In my response to the Home Secretary I said this notion of indefinite detention is one of the things about our current immigration detention system that is most difficult to defend. When it’s put to ministers that the current system constitutes indefinite detention they have always said ‘no, of course not’ – but if you are in prison you have a date for release, and the reality is these people do not.
Indeed, only last year the former Minister for Immigration Brandon Lewis said “we do not have indefinite detention in this country”, adding that “in our policies is always a presumption of liberty. Individuals are detained for no longer than is necessary”.
This is patently not the case, as is made clear from the Home Secretary’s admission that he will belatedly look into the evidence concerning time limitations. In reality, if detention is discretionary, outside the due process and with little or no right to appeal, it amounts to indefinite detention. We do not need a review to know that indefinite detention is inhumane, costly and should end.
One significant development since the first Shaw review was published is that the Windrush scandal has come to light. Out of this, the long-term problems concerning immigration detention that some of us have warned about for some time have become widespread public knowledge.

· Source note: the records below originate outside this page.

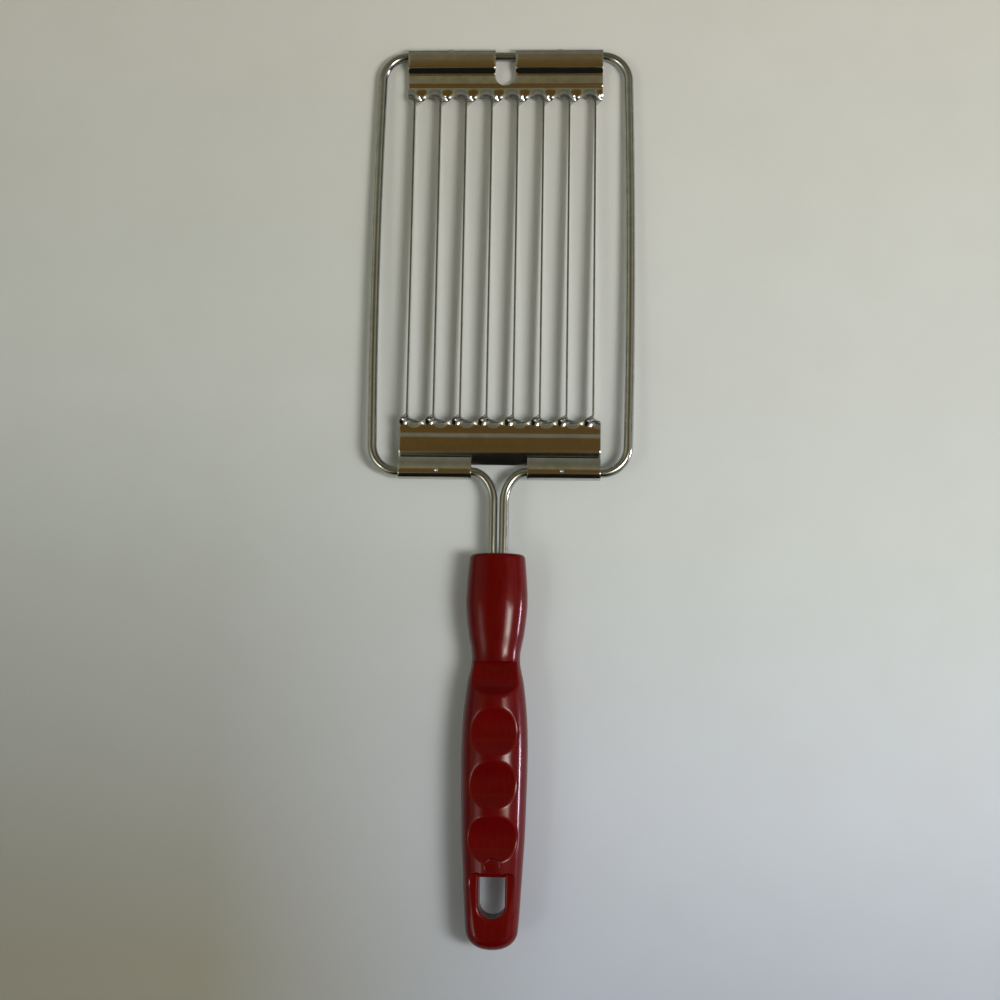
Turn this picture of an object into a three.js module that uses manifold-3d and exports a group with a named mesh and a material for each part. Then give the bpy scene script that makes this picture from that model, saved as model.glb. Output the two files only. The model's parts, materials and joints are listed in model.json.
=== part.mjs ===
// A hand-held tomato slicer: a bent wire frame, a gang of eight blades twisted out of one
// sheet and hemmed over the frame's two cross runs, and a moulded handle on the frame's legs.
// Millimetres. It is drawn flat first, with X across the blades, Y from the handle to the far
// end and Z out of the front, and the group is then laid down as it rests on a table.
import * as THREE from "three";
import { mergeVertices } from "three/addons/utils/BufferGeometryUtils.js";
import Module from "manifold-3d";

const wasm = await Module();
wasm.setup();

// Wire frame: one wire from leg to leg, its runs measured between centre lines
const wireDia = 3;
const frameLength = 138;
const farFrameWidth = 80.4;
const nearFrameWidth = 81;
const sideBow = 0.65;
const cornerRadius = 8.5;
const legSpacing = 3.5;
const legBendRun = 7;
const legBendDrop = 9.5;
const legFreeLength = 16.6;
const legInHandle = 38;
const wireSides = 12;
const wireBendSteps = 5;

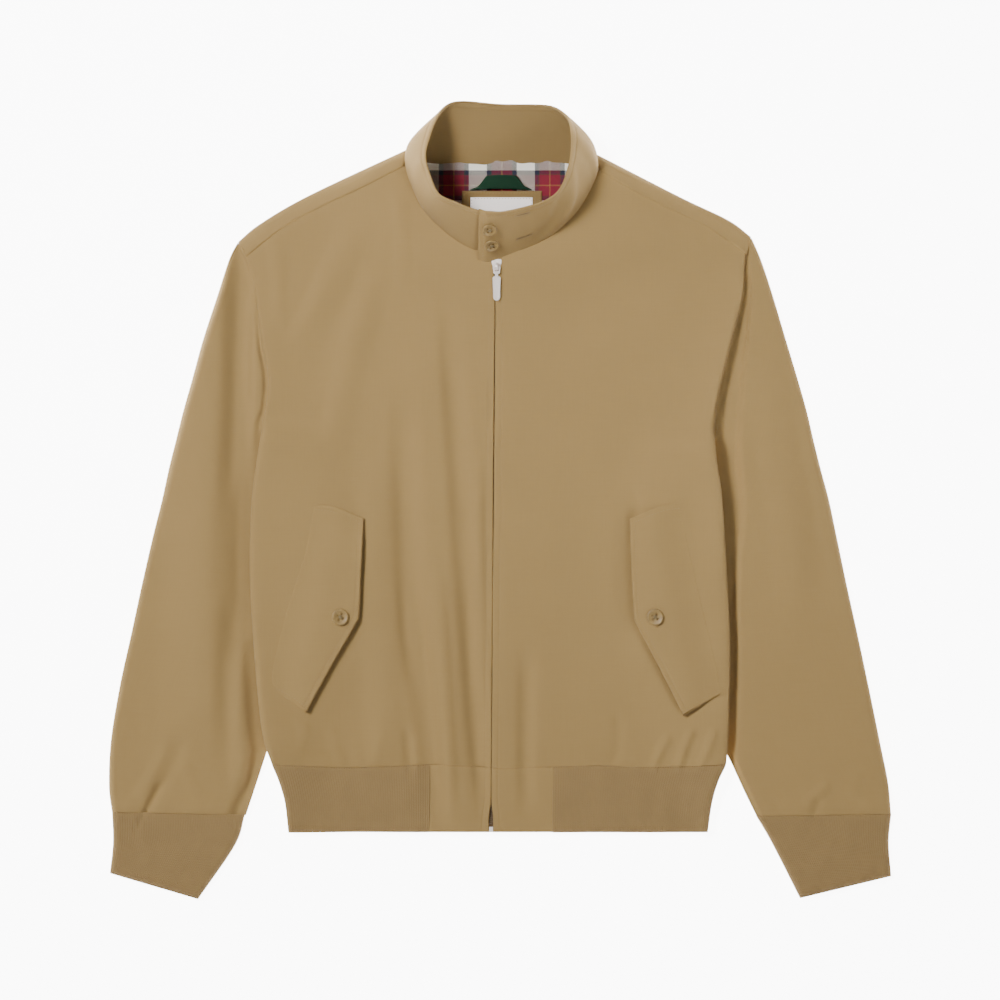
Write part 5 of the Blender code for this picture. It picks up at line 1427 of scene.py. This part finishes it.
def stitch_over(bm, tree, plan):
    """Row of stitches along a plan line, laid on the cloth below it."""
    found = [(px, py, height_on(tree, float(px), float(py))) for px, py in plan]
    found = [(px, py, hit) for px, py, hit in found if hit]
    path = np.array([(px, py, hit[0]) for px, py, hit in found])
    stitch_row(bm, path, np.array([tuple(hit[1]) for _, _, hit in found]))


def add_stitches(name, bm):
    piece = add_piece(name, bm, sewing_thread, sharp=80.0)


def straight(start, end):
    count = max(2, int(math.hypot(end[0] - start[0], end[1] - start[1]) / STITCH_PITCH))
    return np.linspace(start, end, count + 1)


def inset_line(x, y, away, inset, keep):
    """Plan line at an inset from an edge, one point per row of a grid, where keep allows it."""
    line = []
    for k in range(len(away)):
        order = np.argsort(away[k])
        if keep[k]:
            line.append((np.interp(inset, away[k][order], x[k][order]),
                         np.interp(inset, away[k][order], y[k][order])))
    return np.array(line)


for side in WAY:
    for place, tree, ys in (("zip", front_trees[side], np.linspace(-262.0, 214.0, 160)),
                            ("band", band_end_trees[side], np.linspace(-269.0, -329.0, 30))):
        bm = bmesh.new()
        stitch_over(bm, tree, np.c_[zip_x(ys) + WAY[side] * ZIP_STITCHED, ys])
        add_stitches(f"{side}_{place}_stitches", bm)
    bm = bmesh.new()
    x, y = flap_plans[side][..., 0], flap_plans[side][..., 1]
    from_sewn, from_free, from_tip, from_top = distances(flap_plans[side])
    inner_rows = (from_tip[:, -1] > 5.0) & (from_top[:, -1] > 5.0)
    stitch_over(bm, flap_trees[side], inset_line(x, y, from_free, EDGE_STITCHED, inner_rows))
    inner_columns = from_free[len(from_free) // 2] > 5.0
    for away in (from_top, from_tip):
        stitch_over(bm, flap_trees[side], inset_line(x.T, y.T, away.T, EDGE_STITCHED, inner_columns))
    add_stitches(f"{side}_flap_stitches", bm)

bm = bmesh.new()
row = int(np.argmin(np.abs((1.0 - shares) * COLLAR_DEPTH - COLLAR_STITCHED)))
column = int(np.argmin(np.abs(run - (run[-1] - COLLAR_STITCHED))))
along = np.gradient(collar_points, axis=1)
upward = np.gradient(collar_points, axis=0)
facing = np.cross(along, upward)
facing /= np.linalg.norm(facing, axis=-1)[..., None]
facing *= np.sign(facing[len(shares) // 2, -20, 2])
on_collar = collar_points + facing * 0.1
for part in ((row, slice(None, column)), (slice(5, row), column)):
    stitch_row(bm, on_collar[part], facing[part])
add_stitches("collar_stitches", bm)

bm = bmesh.new()
slit_shadow = bmesh.new()
hole_run = np.linspace(20.45, 19.75, 18)
for share in (0.84, 0.30):
    line, above = (collar_face(hole_run, height, 0.05) for height in (share, share + 0.04))
    for low, high in zip(line[:-1], above[:-1]):
        middle = mix(low, high, 0.5)
        face = Vector(high - low).cross(Vector(line[-1] - line[0]))
        face = face if face.z > 0.0 else -face
        lay_stitch(bm, mix(middle, low, 1.5), mix(middle, low, 0.3), face, 0.75)
        lay_stitch(bm, mix(middle, high, 0.3), mix(middle, high, 1.5), face, 0.75)
    lay_stitch(slit_shadow, mix(line[0], above[0], 0.5), mix(line[-1], above[-1], 0.5), face, 0.5)
add_stitches("collar_buttonholes", bm)
# Each buttonhole's slit is a dark stroke of thread, painted shadow in the cut.
slit_shade = thread_material("slit_shade", (0.05, 0.032, 0.012))
piece = add_piece("buttonhole_slit_shadows", slit_shadow, slit_shade, sharp=80.0)

bm = bmesh.new()
for tree, left, right, low, high in ((patch_tree, -35.8, 39.8, 270.2, 306.8),
                                     (label_tree, -28.3, 31.3, 273.2, 301.3)):
    corners = [(left, low), (right, low), (right, high), (left, high), (left, low)]
    for start, end in zip(corners, corners[1:]):
        stitch_over(bm, tree, straight(start, end))
add_stitches("neck_stitches", bm)

# ---------------------------------------------------------------- the stage
# A plain white floor, a large soft key light from the upper left, weaker ones from the right and
# the front, a small one towards the collar, and a camera straight over the jacket.
floor_form = bmesh.new()
bmesh.ops.create_grid(floor_form, x_segments=2, y_segments=2, size=3.0)
floor_paint, _, _ = new_material("floor_paint", 0.9, {
    "Base Color": (0.93, 0.93, 0.93, 1.0), "Emission Color": (1.0, 1.0, 1.0, 1.0),
    "Emission Strength": 9.0})
floor = put_in_scene("floor", mesh_from("floor", floor_form))
floor.data.materials.append(floor_paint)
floor.location = (0.0, 0.0, -0.0003)

world = bpy.data.worlds.new("studio")
world.use_nodes = True
background = world.node_tree.nodes["Background"]
background.inputs["Color"].default_value = (1.0, 1.0, 1.0, 1.0)
background.inputs["Strength"].default_value = 0.115
bpy.context.scene.world = world


def soft_light(name, place, aim, size, power, spread=180.0):
    """Round lamp: places in metres, power in watts, spread in degrees."""
    lamp = bpy.data.lights.new(name, "AREA")
    lamp.shape = "DISK"
    lamp.size = size
    lamp.energy = power
    lamp.spread = math.radians(spread)
    made = put_in_scene(name, lamp)
    made.location = place
    made.rotation_euler = (Vector(aim) - Vector(place)).to_track_quat("-Z", "Y").to_euler()


soft_light("key_light", (-2.78, 1.61, 3.83), (-0.08, 0.08, 0.0), size=1.5, power=34.0, spread=50.0)
soft_light("right_light", (2.05, 2.44, 3.18), (0.0, 0.0, 0.0), size=1.4, power=9.0)
soft_light("front_fill", (1.9, -2.5, 2.44), (0.0, 0.0, 0.0), size=2.0, power=48.0)
soft_light("collar_light", (1.3, -1.0, 1.45), (0.07, 0.28, 0.03), size=0.5, power=0.40, spread=24.0)

lens = bpy.data.cameras.new("camera")
lens.sensor_width = 36.0
lens.lens = 360.0
lens.clip_end = 50.0
camera = put_in_scene("camera", lens)
camera.location = (0.0, 0.0, 10.0)
bpy.context.scene.camera = camera
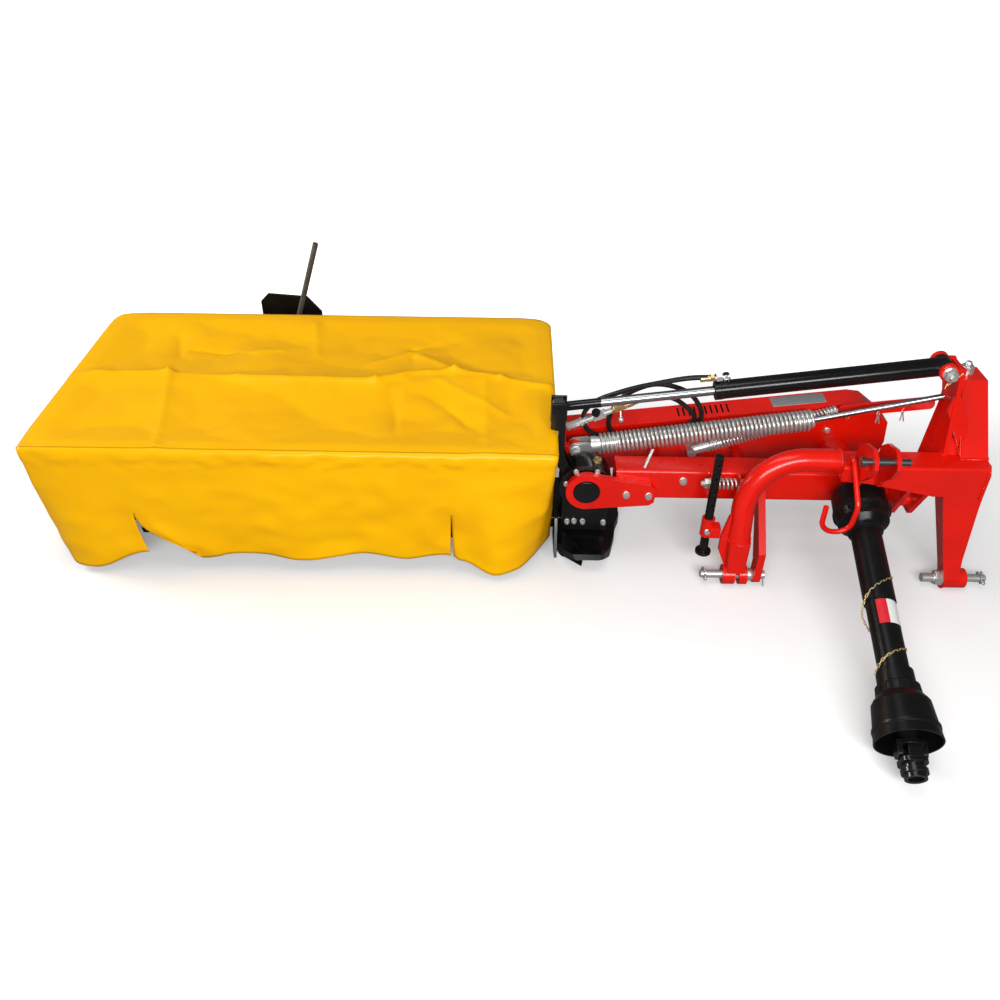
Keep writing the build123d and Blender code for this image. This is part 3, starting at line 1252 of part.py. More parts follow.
# Outer joint: the inner fork, the cross and the outer fork with its splined bore and flange
FORK = BELL_MOUTH_LOWER + 22
FORK_THICK = 10.0
BORE_RADIUS = 17.5
BORE_START = BELL_MOUTH_LOWER + 40
BORE_END = BORE_START + 44
with BuildPart() as outer_yoke:
    with BuildSketch(shaft_plane(BELL_MOUTH_LOWER - 2 + SEAT)):
        Circle(30)
    extrude(amount=10)
    for side in (-1, 1):
        with BuildSketch(Plane(origin=joint + shaft_dir * FORK, x_dir=shaft_dir, z_dir=shaft_side).offset(side * 28 - FORK_THICK / 2)):
            Circle(17)
            with Locations((-12, 0)):
                Rectangle(24, 34)
        extrude(amount=FORK_THICK)
        with BuildSketch(Plane(origin=joint + shaft_dir * FORK, x_dir=shaft_dir, z_dir=cross_axis).offset(side * 24 - FORK_THICK / 2)):
            Circle(15)
            with Locations((13, 0)):
                Rectangle(26, 30)
        extrude(amount=FORK_THICK)
    with BuildSketch(Plane(origin=joint + shaft_dir * FORK, z_dir=shaft_side)):
        Circle(9)
    extrude(amount=28, both=True)
    with BuildSketch(Plane(origin=joint + shaft_dir * FORK, z_dir=cross_axis)):
        Circle(9)
    extrude(amount=24, both=True)
    with BuildSketch(shaft_plane(BORE_START)):
        RectangleRounded(60, 60, 18)
    extrude(amount=10)
    with BuildSketch(shaft_plane(BORE_START + 8)):
        Circle(25)
    extrude(amount=BORE_END - BORE_START - 8)
    with BuildSketch(shaft_plane(BORE_START + 22)):
        Circle(30)
    extrude(amount=10)
    with BuildSketch(shaft_plane(BORE_START)):
        Circle(BORE_RADIUS)
    extrude(amount=BORE_END - BORE_START + 2, mode=Mode.SUBTRACT)
save(outer_yoke, "outer_yoke", BLACK)

# Swath board on its arm behind the outer shoe, with the stick above it
BOARD_REAR = 984.2
BOARD_THICK = 10.0
BOARD_LEFT = -965.0
BOARD_RIGHT = -740.0
BOARD_LOW = 60.0
BOARD_TOP = 290.0
with BuildPart() as swath_board:
    with BuildLine():
        board_arm = FilletPolyline(
            (BAR_LEFT - 14, 250, 100),
            (BAR_LEFT - 14, 560, 140),
            (-1000, 860, 160),
            (-880, BOARD_REAR - 1.5 * BOARD_THICK, 160),
            radius=60,
        )
    with BuildSketch(Plane(origin=board_arm @ 0, x_dir=(1, 0, 0), z_dir=board_arm % 0)):
        Rectangle(10, 60)
    sweep()
    with BuildSketch(Plane.XZ.offset(-BOARD_REAR)):
        with BuildLine():
            Polyline(
                (BOARD_LEFT, BOARD_LOW + 40),
                (BOARD_LEFT, BOARD_TOP - 30),
                (BOARD_LEFT + 30, BOARD_TOP),
                (BOARD_RIGHT - 50, BOARD_TOP - 10),
                (BOARD_RIGHT, BOARD_TOP - 70),
                (BOARD_RIGHT, BOARD_LOW),
                (BOARD_LEFT + 65, BOARD_LOW),
                close=True,
            )
        make_face()
    extrude(amount=BOARD_THICK)
save(swath_board, "swath_board", BLACK)

STICK_RADIUS = 10.0
STICK_LONG = 318.0
stick_foot = (BOARD_RIGHT - 88, BOARD_REAR - BOARD_THICK - SEAT - STICK_RADIUS, BOARD_TOP - 90)
with BuildPart() as swath_stick:
    with BuildSketch(Plane(origin=stick_foot, z_dir=(100, -20, 300))):
        Circle(STICK_RADIUS)
    extrude(amount=STICK_LONG)
save(swath_stick, "swath_stick", ZINC)
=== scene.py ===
import math

import bmesh
import bpy
from mathutils import Matrix, Vector, noise


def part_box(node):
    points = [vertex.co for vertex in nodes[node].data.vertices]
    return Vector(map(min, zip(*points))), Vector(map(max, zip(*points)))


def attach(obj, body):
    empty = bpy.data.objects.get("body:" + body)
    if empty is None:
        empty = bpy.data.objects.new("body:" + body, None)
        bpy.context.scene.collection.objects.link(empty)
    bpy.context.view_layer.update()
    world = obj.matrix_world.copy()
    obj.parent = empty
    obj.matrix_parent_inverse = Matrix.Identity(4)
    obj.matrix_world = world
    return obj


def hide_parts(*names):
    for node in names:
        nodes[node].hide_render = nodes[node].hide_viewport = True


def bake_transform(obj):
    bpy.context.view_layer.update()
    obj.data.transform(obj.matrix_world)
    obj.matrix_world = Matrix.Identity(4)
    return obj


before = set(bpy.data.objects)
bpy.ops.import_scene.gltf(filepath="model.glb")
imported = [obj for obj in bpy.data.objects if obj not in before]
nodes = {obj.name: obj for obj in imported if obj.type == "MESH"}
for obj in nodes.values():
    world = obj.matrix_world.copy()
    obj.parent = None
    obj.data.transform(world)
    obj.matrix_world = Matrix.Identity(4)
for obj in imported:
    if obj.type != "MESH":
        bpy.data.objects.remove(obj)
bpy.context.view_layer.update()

# The photographer's camera: it stands on the tractor side, above the mower, and looks down on it.
CAMERA_PLACE = Vector((-0.0324, -2.262, 1.780))
CAMERA_DOWN = 0.6457
CAMERA_TURN = 0.0075
CAMERA_ROLL = 0.0117
CAMERA_LENS = 33.52
ahead = Vector((
    -math.sin(CAMERA_TURN) * math.cos(CAMERA_DOWN),
    math.cos(CAMERA_TURN) * math.cos(CAMERA_DOWN),
    -math.sin(CAMERA_DOWN),
))
level_right = Vector((math.cos(CAMERA_TURN), math.sin(CAMERA_TURN), 0))
level_up = level_right.cross(ahead)
camera_right = level_right * math.cos(CAMERA_ROLL) + level_up * math.sin(CAMERA_ROLL)
camera_up = level_up * math.cos(CAMERA_ROLL) - level_right * math.sin(CAMERA_ROLL)
camera_turn = Matrix((camera_right, camera_up, -ahead)).transposed().to_4x4()
camera = bpy.data.objects.new("camera", bpy.data.cameras.new("camera"))
camera.data.lens = CAMERA_LENS
camera.data.sensor_width = 36
camera.matrix_world = Matrix.Translation(CAMERA_PLACE) @ camera_turn
bpy.context.scene.collection.objects.link(camera)
bpy.context.scene.camera = camera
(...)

It’s important not to lose sight of the fact that all of this has taken place because of a policy of which Theresa May was the architect: the hostile environment. Despite some of the change in rhetoric in recent weeks, the hostile environment remains in place. It was brutally summarised by the Prime Minister herself as ‘deport first, appeal later’.
The government must end the current disastrous immigration detention system and the failed ‘hostile environment’ approach. Only then will we see the real change we need.
Diane Abbott is Shadow Home Secretary and MP for Hackney North and Stoke Newington.